StR Conz (FDP) erinnert daran, dass man im Stuttgarter Westen allein dadurch, dass Schrägparkplätze anstelle von Längsparkplätzen eingerichtet worden seien, über 100 Parkplätze geschaffen habe. Das habe sicher auch zur Akzeptanz und zum Funktionieren des Parkraummanagements beigetragen. Mittlerweile könne man aber auch sehen, dass es vor allem nachts, wenn die Anwohner nach Hause kämen, nicht genügend legale Stellplätze gebe. Das Problem liege auch darin, dass die Zahl der an die Anwohner ausgegebenen Parkausweise zum Teil über der Zahl der legalen Stellplätze liege. Von den schon bei der Einführung des Parkraummanagements im Stuttgarter Westen diskutierten und zugesagten Quartiersgaragen sei bisher keine einzige erstellt worden. Es sei auch keine geplant.

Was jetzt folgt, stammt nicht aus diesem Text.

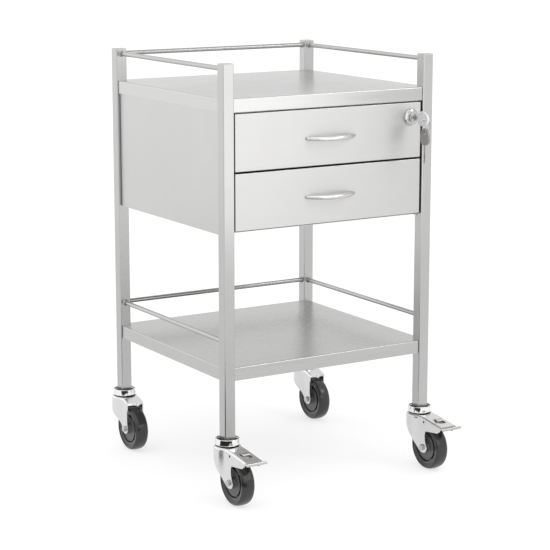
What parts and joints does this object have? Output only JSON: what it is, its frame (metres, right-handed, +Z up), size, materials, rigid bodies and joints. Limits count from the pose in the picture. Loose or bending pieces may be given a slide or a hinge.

Bei der Ausweitung des Parkraummanagements spiele die Schaffung von zusätzlichen Stellplätzen gar keine Rolle mehr.

Zur Lösung der Verkehrsprobleme in Stuttgart müssten mehr Park-and-Ride-Plätze eingerichtet werden. Das werde auch die Situation in weiteren Stadtgebieten entspannen. Weil beim Thema Parkraummanagement verschiedene Aspekte, Vor- und Nachteile zu betrachten seien, würden die Mitglieder der FDP im Gemeinderat bei der Abstimmung unterschiedlich votieren.

OB Kuhn weist darauf hin, dass die Garage des Dillmann-Gymnasiums und die Anwohnerparkgarage Rossbollengässle als Quartiersgaragen für den Westen fungieren.

StR Pantisano (SÖS-LINKE-PluS) macht deutlich, dass es nach Auffassung der Fraktionsgemeinschaft nicht zu wenige, sondern zu viele Parkplätze in Stuttgart gibt. Er erinnert an die Analyse der Stadtverwaltung zu bestehenden Parkplatzflächen, die im Bezirksbeirat West vorgestellt worden sei. Dort sei berichtet worden, dass in der Quartiersgarage unter dem Bürgerbüro Schwab-/Bebelstraße noch sehr viele der Parkplätze, die für die Bewohner zur Verfügung stehen, nicht vermietet seien. Für 100 € im Monat könnten Anwohner aus dem Stuttgarter Westen einen sicheren, überdachten Stellplatz anmieten. Solange diese Parkplätze noch frei seien, gebe es keinen Mangel an Parkplätzen, sondern vielleicht nur einen Mangel an kostenlosen Parkplätzen.

Nachdem keine weiteren Wortmeldungen vorliegen stellt OB Kuhn stellt abschließend fest:

Der Gemeinderat beschließt bei sechs Nein-Stimmen und 1 Enthaltung mit großer Mehrheit wie beantragt.